### Task objective
Give the listing again in full, exactly as written.

### Provided data
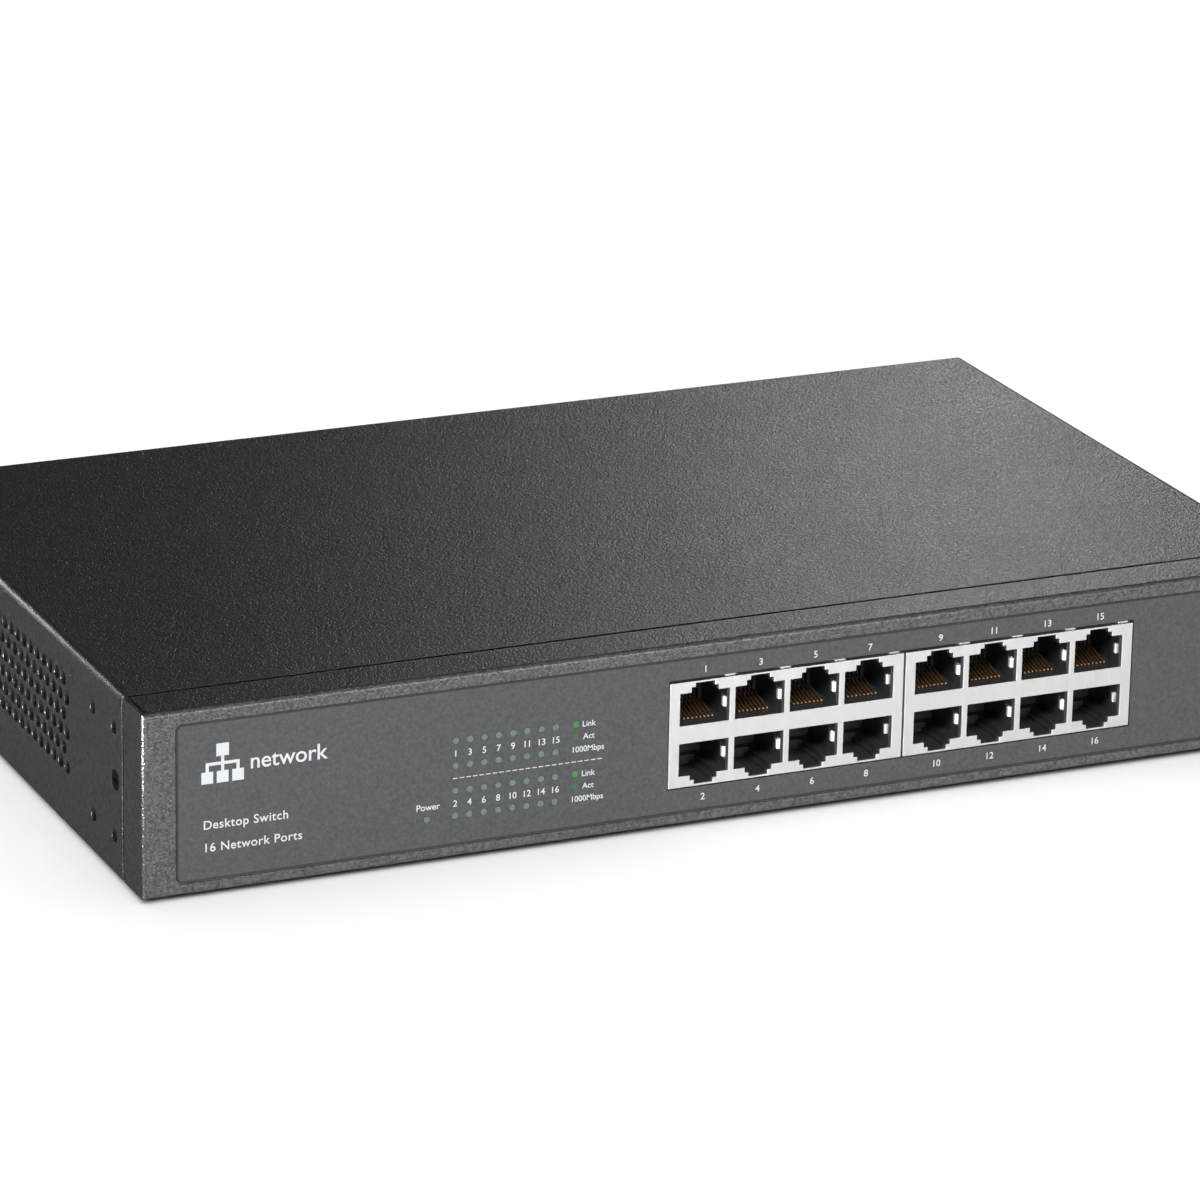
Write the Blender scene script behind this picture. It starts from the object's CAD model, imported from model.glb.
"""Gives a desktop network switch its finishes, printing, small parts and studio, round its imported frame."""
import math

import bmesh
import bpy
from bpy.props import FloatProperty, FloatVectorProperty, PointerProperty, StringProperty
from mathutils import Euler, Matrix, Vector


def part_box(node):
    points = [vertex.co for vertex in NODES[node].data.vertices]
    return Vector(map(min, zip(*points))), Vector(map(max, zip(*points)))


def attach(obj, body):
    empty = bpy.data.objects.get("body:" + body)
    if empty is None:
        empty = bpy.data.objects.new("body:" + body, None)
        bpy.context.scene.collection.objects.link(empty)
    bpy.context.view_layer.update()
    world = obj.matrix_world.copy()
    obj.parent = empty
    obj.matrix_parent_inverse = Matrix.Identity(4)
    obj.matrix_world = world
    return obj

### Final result
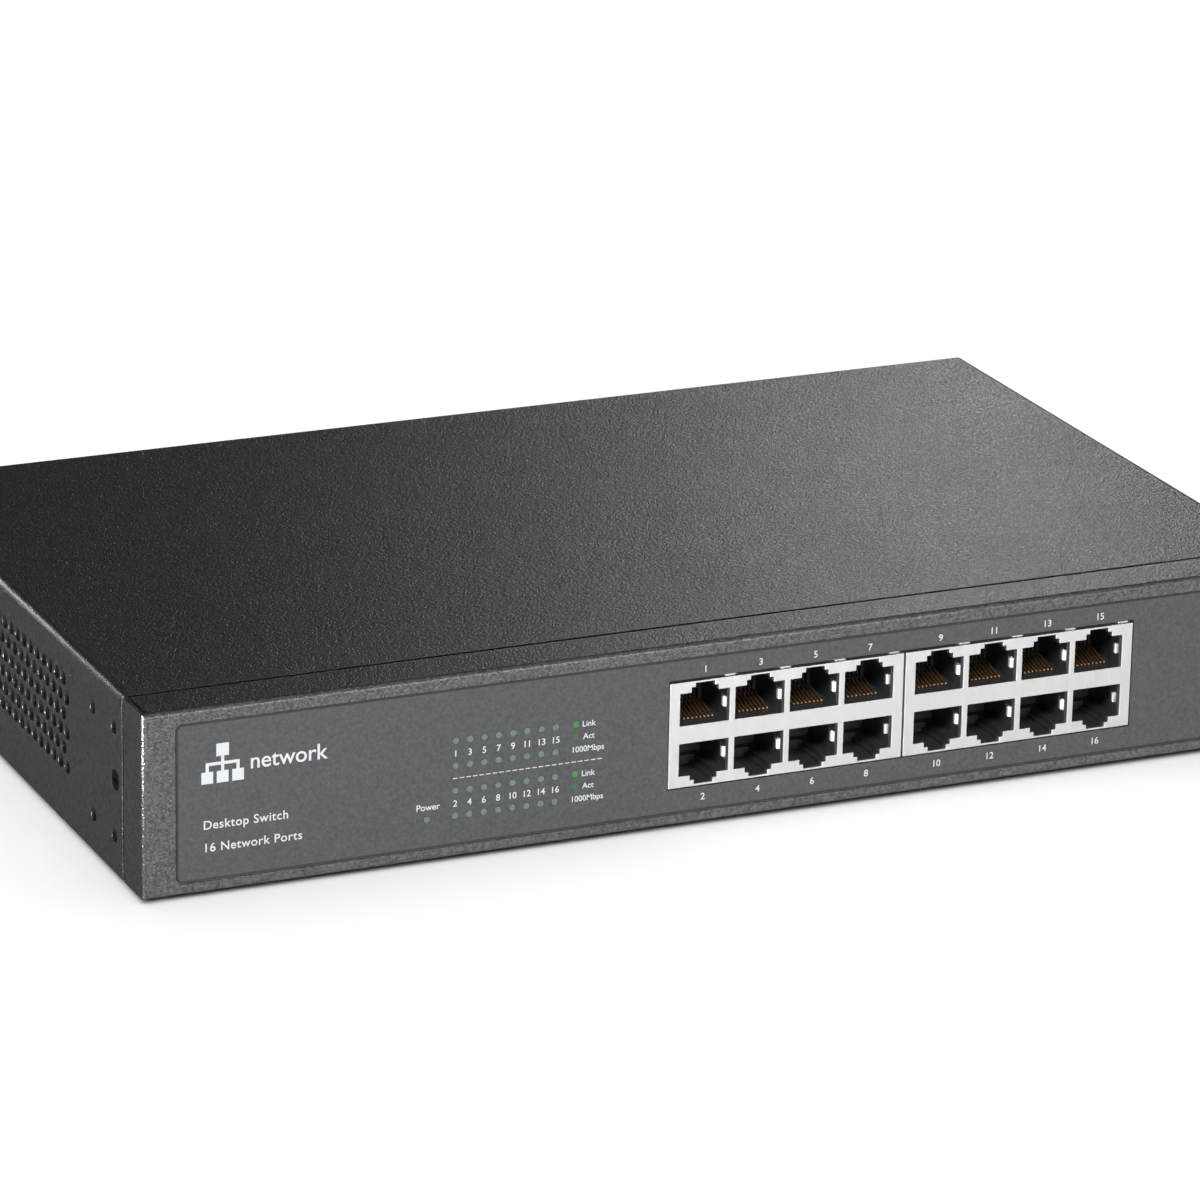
Write the Blender scene script behind this picture. It starts from the object's CAD model, imported from model.glb.
"""Gives a desktop network switch its finishes, printing, small parts and studio, round its imported frame."""
import math

import bmesh
import bpy
from bpy.props import FloatProperty, FloatVectorProperty, PointerProperty, StringProperty
from mathutils import Euler, Matrix, Vector


def part_box(node):
    points = [vertex.co for vertex in NODES[node].data.vertices]
    return Vector(map(min, zip(*points))), Vector(map(max, zip(*points)))


def attach(obj, body):
    empty = bpy.data.objects.get("body:" + body)
    if empty is None:
        empty = bpy.data.objects.new("body:" + body, None)
        bpy.context.scene.collection.objects.link(empty)
    bpy.context.view_layer.update()
    world = obj.matrix_world.copy()
    obj.parent = empty
    obj.matrix_parent_inverse = Matrix.Identity(4)
    obj.matrix_world = world
    return obj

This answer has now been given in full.